EXERCISE: All lines from the one with "# The finished" through the one with "world = obj.matrix_world.copy()", and only those, are to be reproduced exactly, both ends included.

DATA SECTION:
[Begin]
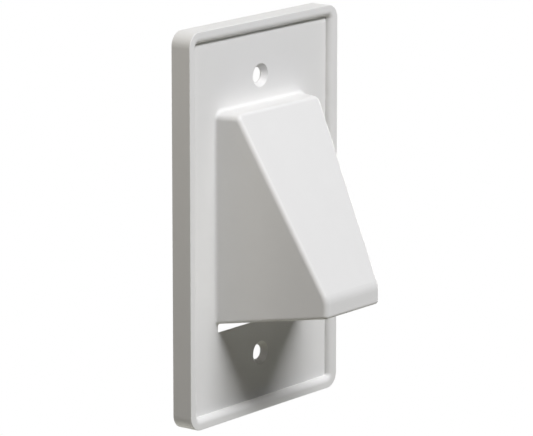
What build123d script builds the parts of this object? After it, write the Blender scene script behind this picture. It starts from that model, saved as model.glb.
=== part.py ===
"""Cable entrance wall plate: one moulded piece with a raised rim and an open-bottomed hood.

Millimetres. +Z is up, -Y faces the room and +Y faces the wall. The origin lies midway between
the two screw holes, on the back of the panel, where the holes come out.
"""
import os
from math import radians, tan

from build123d import *

# Plate: outline, rim, panel and skirt
plate_width = 69.85
plate_height = 117.1
corner_radius = 4.3
panel_thickness = 1.9
rim_width = 3.5
rim_rise = 1.85  # from the panel's front to the rim's crest
rim_outer_round = 0.2
rim_inner_round = 1.8
skirt_depth = 2.9  # from the panel's back to the wall
skirt_wall = 2.4
skirt_root_round = 0.6

# Screw holes, countersunk for No. 6 screws
screw_spacing = 83.34
screw_hole_diameter = 4.4
screw_head_diameter = 7.1
screw_head_angle = 82.0

# Hood: heights are measured from the origin, and depths outward from the panel's front
hood_root_width = 42.25
hood_side_draft = 13.75
hood_top = 33.7
hood_top_slope = 0.6
hood_top_depth = 6.8
hood_reach = 34.1
hood_lip_height = 5.64
hood_bottom = -29.05
hood_bottom_slope = 8.25
hood_wall = 2.0
hood_chin_round = 5.6
hood_shoulder_round = 2.3  # along the two sides of the hood's top
hood_front_round = 1.65  # all the way round the front, from one side of the lip to the other
hood_hem_round = 1.1
hood_root_round = 1.0
hood_inner_round = 0.8

# Opening through the panel, behind the hood and below it
opening_drop = 2.6  # from the hood's bottom edge down to the sill, at the panel's front
opening_sill_slope = 20.0  # the sill falls away to the back, so that cords bend gently over it
opening_shoulder = 0.95  # the hood's side stands this far outside the opening

# Levels along Y
wall_plane = skirt_depth
panel_back = 0.0
panel_front = -panel_thickness
crest_plane = panel_front - rim_rise
lip_plane = panel_front - hood_reach
past_wall = wall_plane + hood_wall
slot_front = panel_front - hood_wall

# Heights of the hood's edges
brow_height = hood_top - hood_top_depth * tan(radians(hood_top_slope))
lip_bottom = hood_bottom + hood_reach * tan(radians(hood_bottom_slope))
lip_top = lip_bottom + hood_lip_height
opening_bottom = hood_bottom - opening_drop

hair = 0.001  # tolerance for picking edges by their place


def across(level):
    """A sketch plane across the plate at a level along Y, facing the room, with Z up."""
    return Plane.XZ.offset(-level)


def edges_at(edges, axis, place):
    """The edges whose middle lies at a place along an axis."""
    return edges.filter_by_position(axis, place - hair, place + hair)


def hood_half_width(level):
    """Half the hood's width outside, at a level along Y."""
    return hood_root_width / 2 + (level - panel_front) * tan(radians(hood_side_draft))


def hood_bottom_height(level):
    """Height of the plane that holds the hood's bottom edges, at a level along Y."""
    return hood_bottom - (level - panel_front) * tan(radians(hood_bottom_slope))


def sill_height(level):
    """Height of the opening's sill, at a level along Y."""
    return opening_bottom - (level - panel_front) * tan(radians(opening_sill_slope))


def side_view(back, front_bottom, back_bottom):
    """The hood's corners seen from the side: back, brow and lip along the top, then the bottom."""
    back_top = hood_top + (back - panel_front) * tan(radians(hood_top_slope))
    return [
        (back, back_top),
        (panel_front - hood_top_depth, brow_height),
        (lip_plane, lip_top),
        (lip_plane, front_bottom),
        (back, back_bottom),
    ]


def plan_view(back):
    """The hood's corners seen from above, with its sides drawn in towards the lip."""
    return [
        (-hood_half_width(back), back),
        (hood_half_width(back), back),
        (hood_half_width(lip_plane), lip_plane),
        (-hood_half_width(lip_plane), lip_plane),
    ]


# The plate: a rounded blank, dished in front inside its rim and hollow behind inside its skirt
with BuildPart() as wall_plate:
    with BuildSketch(across(wall_plane)) as outline:
        RectangleRounded(plate_width, plate_height, corner_radius)
    extrude(amount=wall_plane - crest_plane)
    fillet(edges_at(wall_plate.edges(), Axis.Y, crest_plane), rim_outer_round)

    with BuildSketch(across(crest_plane)) as dish:
        RectangleRounded(plate_width, plate_height, corner_radius)
        offset(amount=-rim_width)
    extrude(amount=-rim_rise, mode=Mode.SUBTRACT)
    crest_face = wall_plate.faces().sort_by(Axis.Y)[0]
    fillet(crest_face.inner_wires()[0].edges(), rim_inner_round)

    with BuildSketch(across(wall_plane)) as recess:
        RectangleRounded(plate_width, plate_height, corner_radius)
        offset(amount=-skirt_wall)
    extrude(amount=skirt_depth, mode=Mode.SUBTRACT)
    fillet(edges_at(wall_plate.edges(), Axis.Y, panel_back), skirt_root_round)

# The hood's outside: its side view cut to its drafted plan, then rounded
with BuildPart() as hood:
    with BuildSketch(Plane.YZ) as hood_side:
        with BuildLine():
            Polyline(*side_view(panel_back, lip_bottom, hood_bottom_height(panel_back)), close=True)
        make_face()
    extrude(amount=plate_width / 2, both=True)
    with BuildSketch(Plane.XY) as hood_plan:
        with BuildLine():
            Polyline(*plan_view(panel_back), close=True)
        make_face()
    extrude(amount=plate_height / 2, both=True, mode=Mode.INTERSECT)

    fillet(edges_at(hood.edges().filter_by(Axis.X), Axis.Z, lip_top), hood_chin_round)
    top_edges = hood.faces().sort_by(Axis.Z)[-1].edges()
    fillet(top_edges - top_edges.filter_by(Axis.X), hood_shoulder_round)
    fillet(edges_at(hood.edges().filter_by(Axis.X), Axis.Z, brow_height), hood_front_round)
    root_edges = hood.faces().sort_by(Axis.Y)[-1].edges()
    bottom_edges = hood.faces().sort_by(Axis.Z)[0].edges()
    fillet(bottom_edges - root_edges, hood_hem_round)

# The hollow inside the hood, one wall inside it, running back through the panel
with BuildPart() as hollow:
    hollow_bottom = opening_bottom - hood_wall
    with BuildSketch(Plane.YZ) as hollow_side:
        with BuildLine():
            Polyline(*side_view(past_wall, hollow_bottom, hollow_bottom), close=True)
        make_face()
        offset(amount=-hood_wall, kind=Kind.INTERSECTION)
    extrude(amount=plate_width / 2, both=True)
    with BuildSketch(Plane.XY) as hollow_plan:
        with BuildLine():
            Polyline(*plan_view(past_wall), close=True)
        make_face()
        offset(amount=-hood_wall, kind=Kind.INTERSECTION)
    extrude(amount=plate_height / 2, both=True, mode=Mode.INTERSECT)
    back_edges = hollow.faces().sort_by(Axis.Y)[-1].edges()
    base_edges = hollow.faces().sort_by(Axis.Z)[0].edges()
    fillet(hollow.edges() - back_edges - base_edges, hood_inner_round)

# The slot below the hood, where the opening widens almost to the hood's sides
with BuildPart() as slot:
    with BuildSketch(Plane.YZ) as slot_side:
        with BuildLine():
            Polyline(
                (wall_plane, sill_height(wall_plane)),
                (wall_plane, hood_bottom_height(wall_plane)),
                (slot_front, hood_bottom_height(slot_front)),
                (slot_front, sill_height(slot_front)),
                close=True,
            )
        make_face()
    extrude(amount=hood_root_width / 2 - opening_shoulder, both=True)

# The finished moulding: the hood blended onto the panel, then the openings and screw holes
with wall_plate:
    add(hood.part)
    fillet(edges_at(wall_plate.edges(Select.NEW), Axis.Y, panel_front), hood_root_round)
    add(hollow.part, mode=Mode.SUBTRACT)
    add(slot.part, mode=Mode.SUBTRACT)
    with Locations(across(panel_front)):
        with GridLocations(0, screw_spacing, 1, 2):
            CounterSinkHole(
                radius=screw_hole_diameter / 2,
                counter_sink_radius=screw_head_diameter / 2,
                counter_sink_angle=screw_head_angle,
            )

wall_plate.part.label = "wall_plate"

os.makedirs("parts", exist_ok=True)
export_step(wall_plate.part, "parts/wall_plate.step")
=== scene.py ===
"""Cable entrance wall plate: the moulded finish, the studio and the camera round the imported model.

Everything is in metres in the plate's own frame. +Z is up, the room is on the -Y side and the
wall on the +Y side. The plate is one moulding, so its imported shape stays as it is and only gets
its finish here. The floor is the only new surface.
"""
from math import atan, cos, pi, radians, sin, tan
from typing import NamedTuple

import bpy
import numpy as np
from bpy.props import FloatProperty, FloatVectorProperty, PointerProperty
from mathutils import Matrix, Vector

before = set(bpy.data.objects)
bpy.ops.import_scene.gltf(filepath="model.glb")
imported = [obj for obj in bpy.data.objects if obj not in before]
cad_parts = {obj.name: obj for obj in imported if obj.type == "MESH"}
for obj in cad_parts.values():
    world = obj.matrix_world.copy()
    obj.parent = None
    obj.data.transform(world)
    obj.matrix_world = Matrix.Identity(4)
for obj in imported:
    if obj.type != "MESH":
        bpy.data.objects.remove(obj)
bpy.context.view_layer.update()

bl_info = {
    "name": "Cable Entrance Wall Plate",
    "version": (1, 0, 0),
    "blender": (4, 5, 0),
    "location": "View3D > Sidebar > Wall Plate",
    "description": "Finishes the moulded wall plate and sets up its studio and camera",
    "category": "Object",
}

PLATE_NODE = "wall_plate"

PICTURE_WIDTH = 533  # pixels
FOCAL_LENGTH = 3862.1  # pixels
SENSOR_WIDTH = 36.0  # millimetres
CLIP_END = 50.0  # metres

CORE_FACING = 0.05, 0.40  # a normal's share along +Y, where the core side's finish is nil and full
PROUD_LEVELS = -0.0037, -0.0025  # metres along Y, where a face is fully proud and where it isn't
PLASTIC_IOR = 1.5

# Noises of the plastic: detail and roughness
GRAIN_NOISE = 3.0, 0.5
SINK_NOISE = 1.0, 0.5
MOTTLE_NOISE = 5.0, 0.6
MOTTLE_SHARE = 0.4  # the mottle's size as a share of the sink waves' size
MOTTLE_RANGE = 0.3, 0.7  # the noise values that are stretched to the mottle's two ends
MOTTLE_SHADE = 0.985  # the darker end of the mottle, as a share of the colour

FLOOR_CORNERS = 96
FADE_RADIUS = 0.6, 2.0  # metres, where the floor begins to fade to white and where it ends
FADE_START = 0.35  # how white the floor is inside the first radius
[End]
ANSWER TO THIS TASK:
# The finished moulding: the hood blended onto the panel, then the openings and screw holes
with wall_plate:
    add(hood.part)
    fillet(edges_at(wall_plate.edges(Select.NEW), Axis.Y, panel_front), hood_root_round)
    add(hollow.part, mode=Mode.SUBTRACT)
    add(slot.part, mode=Mode.SUBTRACT)
    with Locations(across(panel_front)):
        with GridLocations(0, screw_spacing, 1, 2):
            CounterSinkHole(
                radius=screw_hole_diameter / 2,
                counter_sink_radius=screw_head_diameter / 2,
                counter_sink_angle=screw_head_angle,
            )

wall_plate.part.label = "wall_plate"

os.makedirs("parts", exist_ok=True)
export_step(wall_plate.part, "parts/wall_plate.step")
=== scene.py ===
"""Cable entrance wall plate: the moulded finish, the studio and the camera round the imported model.

Everything is in metres in the plate's own frame. +Z is up, the room is on the -Y side and the
wall on the +Y side. The plate is one moulding, so its imported shape stays as it is and only gets
its finish here. The floor is the only new surface.
"""
from math import atan, cos, pi, radians, sin, tan
from typing import NamedTuple

import bpy
import numpy as np
from bpy.props import FloatProperty, FloatVectorProperty, PointerProperty
from mathutils import Matrix, Vector

before = set(bpy.data.objects)
bpy.ops.import_scene.gltf(filepath="model.glb")
imported = [obj for obj in bpy.data.objects if obj not in before]
cad_parts = {obj.name: obj for obj in imported if obj.type == "MESH"}
for obj in cad_parts.values():
    world = obj.matrix_world.copy()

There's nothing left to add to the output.